Die Seite 3

Endlich!

Dr. Thomas Müller-Bohn, 
DAZ-Redakteur

Der lang erwartete Katalog der neuen pharmazeutischen Dienstleistungen ist endlich da. Mehr als drei Jahre nach den ersten Plänen für das spätere Vor-Ort-Apotheken-Stärkungsgesetz wird ein wesentlicher Inhalt dieses Gesetzes endlich konkretisiert. Die Idee für honorierte pharmazeutische Dienstleistungen reicht sogar in die Neunzigerjahre zurück. Diejenigen, die sich damals voller Euphorie für die Pharmazeutische Betreuung engagiert haben, mahnten schon vor dreißig Jahren, dass andere Länder viel weiter waren. Damals ging es um ein viel größeres Leistungspaket. Doch die nun von der Schiedsstelle zusammengestellte Mischung aus einfacheren und komplexen Leistungen erscheint für den Start durchaus geeignet. Dabei geht es nicht „nur“ um neue Leistungen, sondern um einen doppelten Bewusstseinswandel: Erstens werden pharmazeutische Leistungen erstmals unabhängig von der Arzneimittelabgabe als eigenständige honorierungsfähige Tätigkeiten anerkannt. Das Arzneimittel ist nicht mehr der alleinige Auslöser für pharmazeutisches Handeln. Zweitens liegt die Entscheidung für diese Leistung nicht mehr beim Arzt, sondern in der Apotheke. Das pharmazeutische Personal entscheidet in eigener Verantwortung über ein Angebot, das anschließend von der GKV honoriert wird. Selbstverständlich ist dies an Voraussetzungen gebunden, aber das gilt bei anderen Leistungserbringern auch. Wie weit dabei der Rechtsanspruch der Patienten reicht, zählt zu den offenen Fragen. Dass die Apotheken damit ihre eigene Honorierung auslösen, nannte ABDA-Präsidentin Overwiening kürzlich einen Quantensprung. Künftig warten Apotheker nicht mehr nur auf Rezepte oder Kundenwünsche, sondern können aus eigener Initiative Leistungen anbieten und abrechnen. Das ermöglicht eine andere Ansprache der Patienten und fordert ein Umdenken in der Apotheke.

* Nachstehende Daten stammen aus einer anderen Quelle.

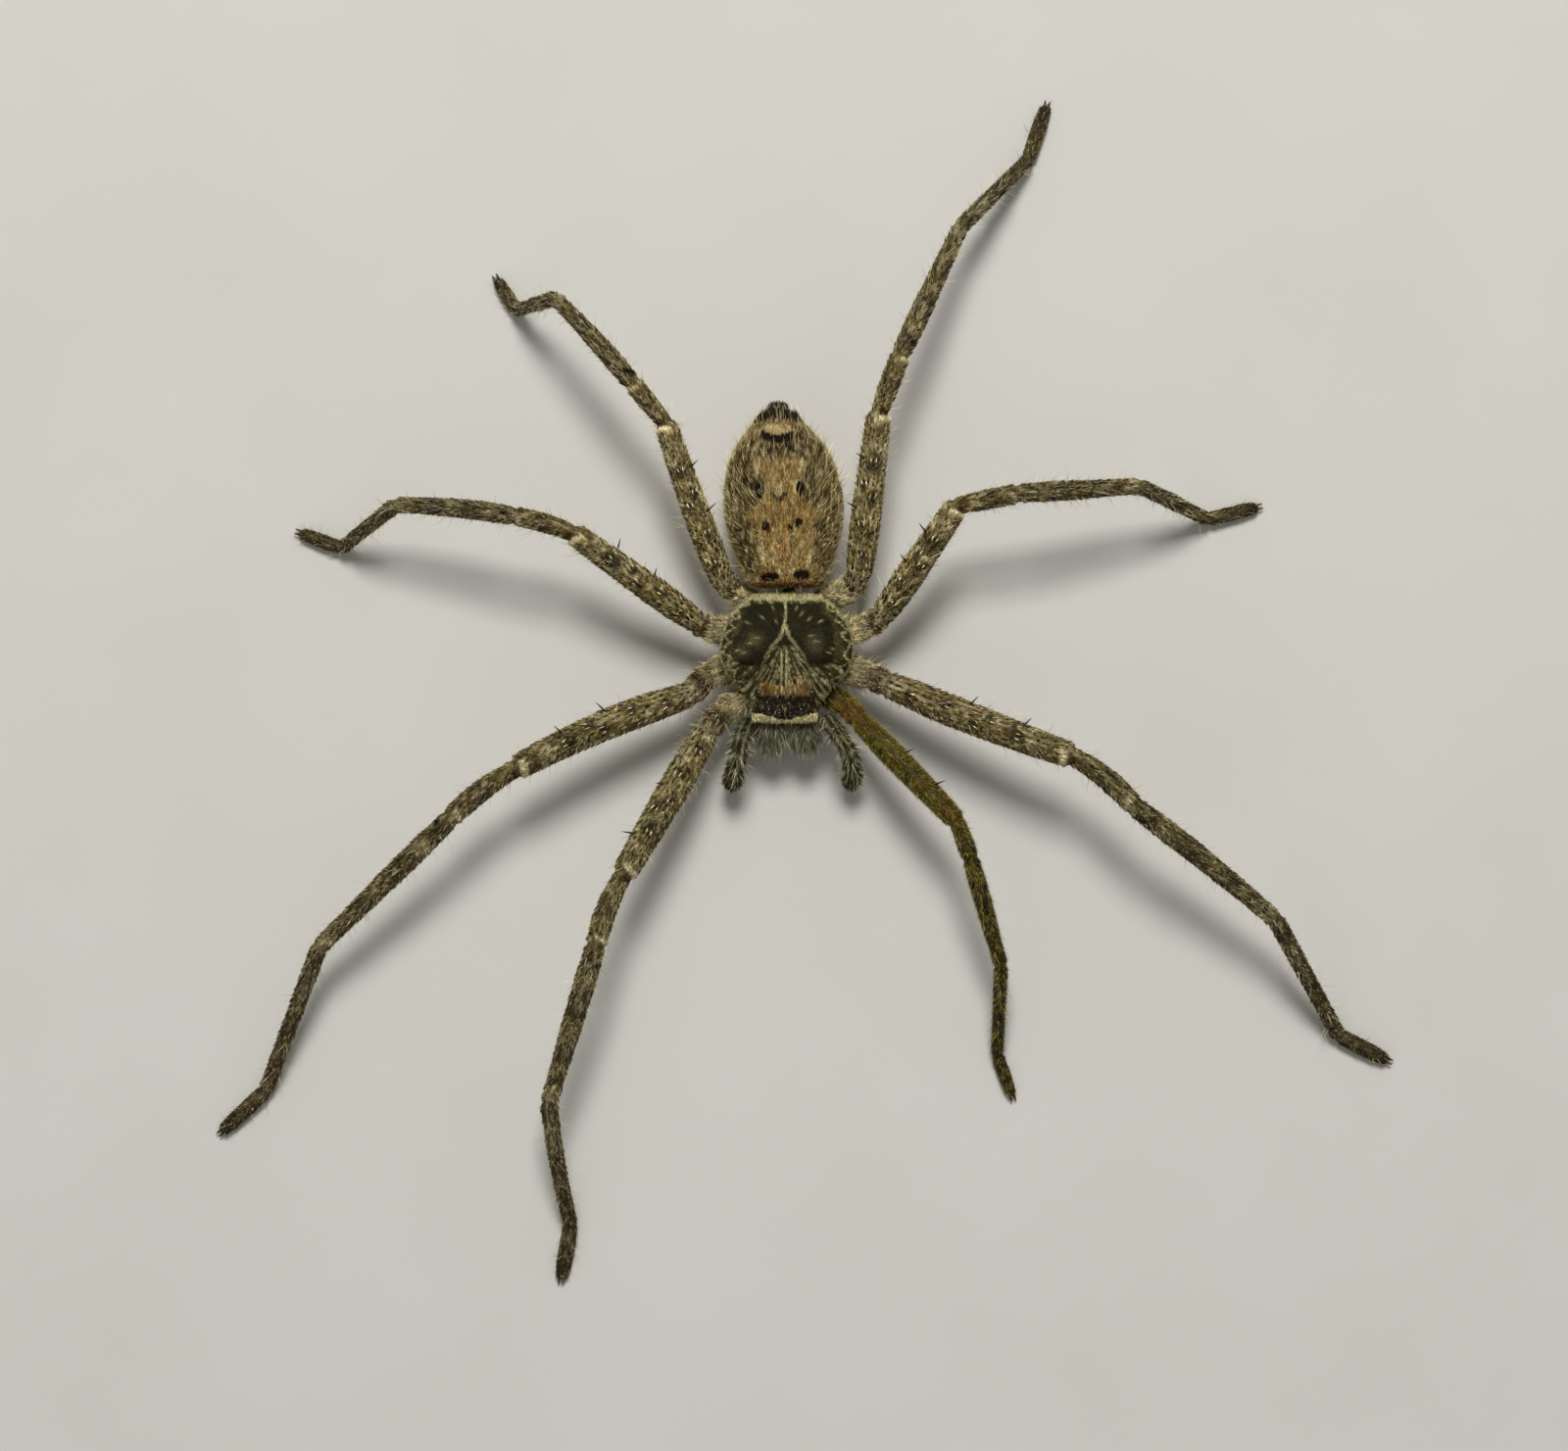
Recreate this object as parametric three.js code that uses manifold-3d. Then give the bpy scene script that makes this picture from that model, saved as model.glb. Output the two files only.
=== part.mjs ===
// Huntsman spider at life size, resting flat with its legs spread to the sides.
// Its left front leg has grown back after a loss and is short and thin.
// Millimetres, +Z up, floor at z = 0, head toward -Y. The sizes below are taken in the body's own
// frame, whose origin is on the floor under the front edge of the head; the last lines centre it.
import * as THREE from "three";
import { mergeVertices } from "three/addons/utils/BufferGeometryUtils.js";
import Module from "manifold-3d";

const wasm = await Module();
wasm.setup();

// Room between two pieces that meet
const gap = 0.3;

// Outlines along the body, each a list of [y, size]
const midlineX = [[0, -0.19], [5.5, 0], [10.2, -0.07], [17, -0.26], [24.4, -0.7]];
const carapace = {
  front: 0,
  rear: 9.95,
  underside: 5.75,
  rimThickness: 0.25,
  halfWidth: [[0, 2.45], [1.1, 2.65], [2.7, 3.6], [3.9, 4.6], [5.5, 5.1], [7.4, 4.65], [8.9, 3.7],
    [9.95, 2.3]],
  top: [[0, 6.15], [0.8, 6.85], [2.3, 7.55], [4.5, 8.05], [6.5, 7.95], [8.4, 7.25], [9.95, 6.1]],
  domePower: 0.75,
};
const sternum = {
  front: 1.75,
  rear: 9.3,
  top: 5.4,
  halfWidth: [[1.75, 1.3], [2.6, 1.6], [4.6, 2.3], [6.6, 2.3], [8.2, 1.6], [9.3, 0.8]],
  underside: [[1.75, 2.7], [3.5, 2.8], [6.5, 2.85], [9.3, 3.4]],
};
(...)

Das alles kann nur funktionieren, wenn die Honorierung ausreicht. Die Größenordnung der jetzt festgelegten Beträge erscheint immerhin diskutabel. Ebenso wichtig wie die Honorarhöhe ist der Verteilungsmechanismus, um Fehlanreize wie einen Hamsterradeffekt zu vermeiden. Daher ist die geplante Gliederung der Honorierung in einen gesicherten und einen ungesicherten Teil ein gutes Mittel, um mit der Deckelung umzugehen. Diese Planungssicherheit ist wesentlich. Allerdings kann die geplante Priorisierung der Leistungen bei der Abrechnung dazu führen, dass manche Leistungen gar nicht ­honoriert werden.

Nun sind die Apotheken gefragt. Sie müssen entscheiden, was sie wem und wie vielen Patienten anbieten und wie sie dies kommunizieren. Dabei werden sich viele, auch unerwartete Herausforderungen und Chancen ergeben. Diese Chancen für die Patienten und für die Apotheken waren vor dreißig Jahren der Antrieb für die Pharmazeutische Betreuung und später für das Perspektivpapier zur „Apotheke 2030“. Leider ist noch unsicher, ob die Krankenkassen den Schiedsspruch beklagen werden. So bleibt jetzt zu hoffen, dass auch die Krankenkassen den Sinn eines solchen Schiedsspruchs akzeptieren. Es geht darum, eine Entscheidung zu treffen – endlich!